The reversal in their fortunes came swiftly. In March 2023, King Charles granted Edward the Duke of Edinburgh title, the honour their father Philip had held with distinction.

Andrew had lost the His Royal Highness title, his royal patronages and all but one of his military titles a year earlier. Now the younger brother was eclipsing the elder.

Where Andrew courted celebrity and counted Jeffrey Epstein among his friends, Edward continued to build his life around service. Where Andrew’s judgment led to catastrophe, Edward’s steadiness made him indispensable to the King.

The split within the family became visible when Charles made it clear he would no longer tolerate Andrew’s insistence he must stay at Royal Lodge.

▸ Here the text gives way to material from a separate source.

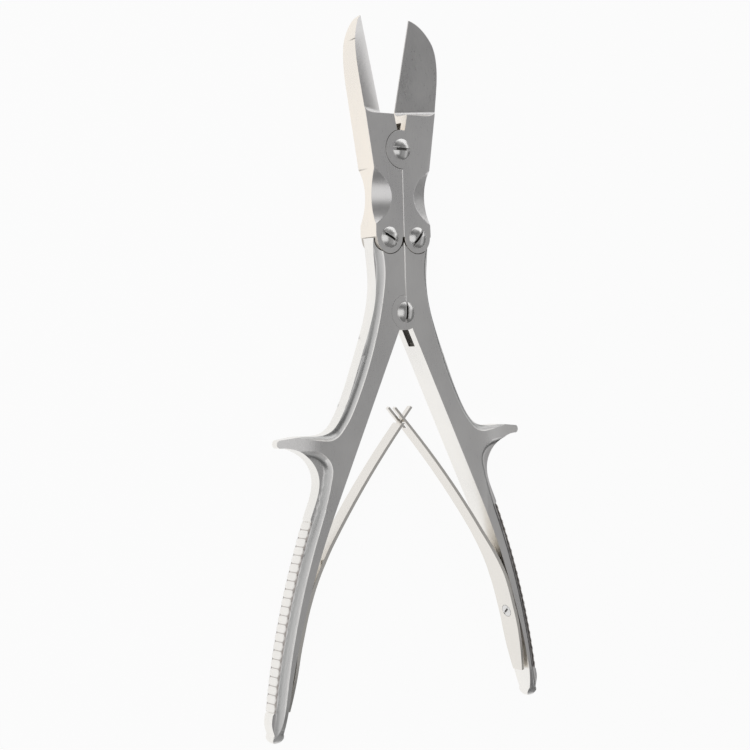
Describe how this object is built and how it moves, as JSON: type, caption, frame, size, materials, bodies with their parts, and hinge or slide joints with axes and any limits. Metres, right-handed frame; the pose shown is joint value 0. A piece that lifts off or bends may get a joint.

Andrew Mountbatten-Windsor and Princess Anne at St George's Chapel, Windsor Castle, in 2015

Andrew Mountbatten-Windsor and Princess Anne at St George’s Chapel, Windsor Castle, in 2015

Princess Anne, ever loyal to blood, reportedly questioned whether Andrew was being treated too harshly. Edward saw his treatment as a necessity.

Edward saw what the institution required. He understood what his sister perhaps couldn’t: Andrew’s scandal wasn’t just damaging – it was potentially fatal to the monarchy that Prince William would inherit.

When asked about Epstein, Edward could have deflected this week. Given the standard Palace formula.

Instead, he dealt with it as best he could.

He didn’t name Andrew. He simply acknowledged documented fact about the man who once snatched cakes from his hands at the nursery table. That there are victims in this terrible tale and they deserve our sympathy.

The boy who once yielded to his older brother tried to draw a line under the sordid saga that the world could see. Philip’s favourite did his best to save what Elizabeth’s favourite nearly destroyed.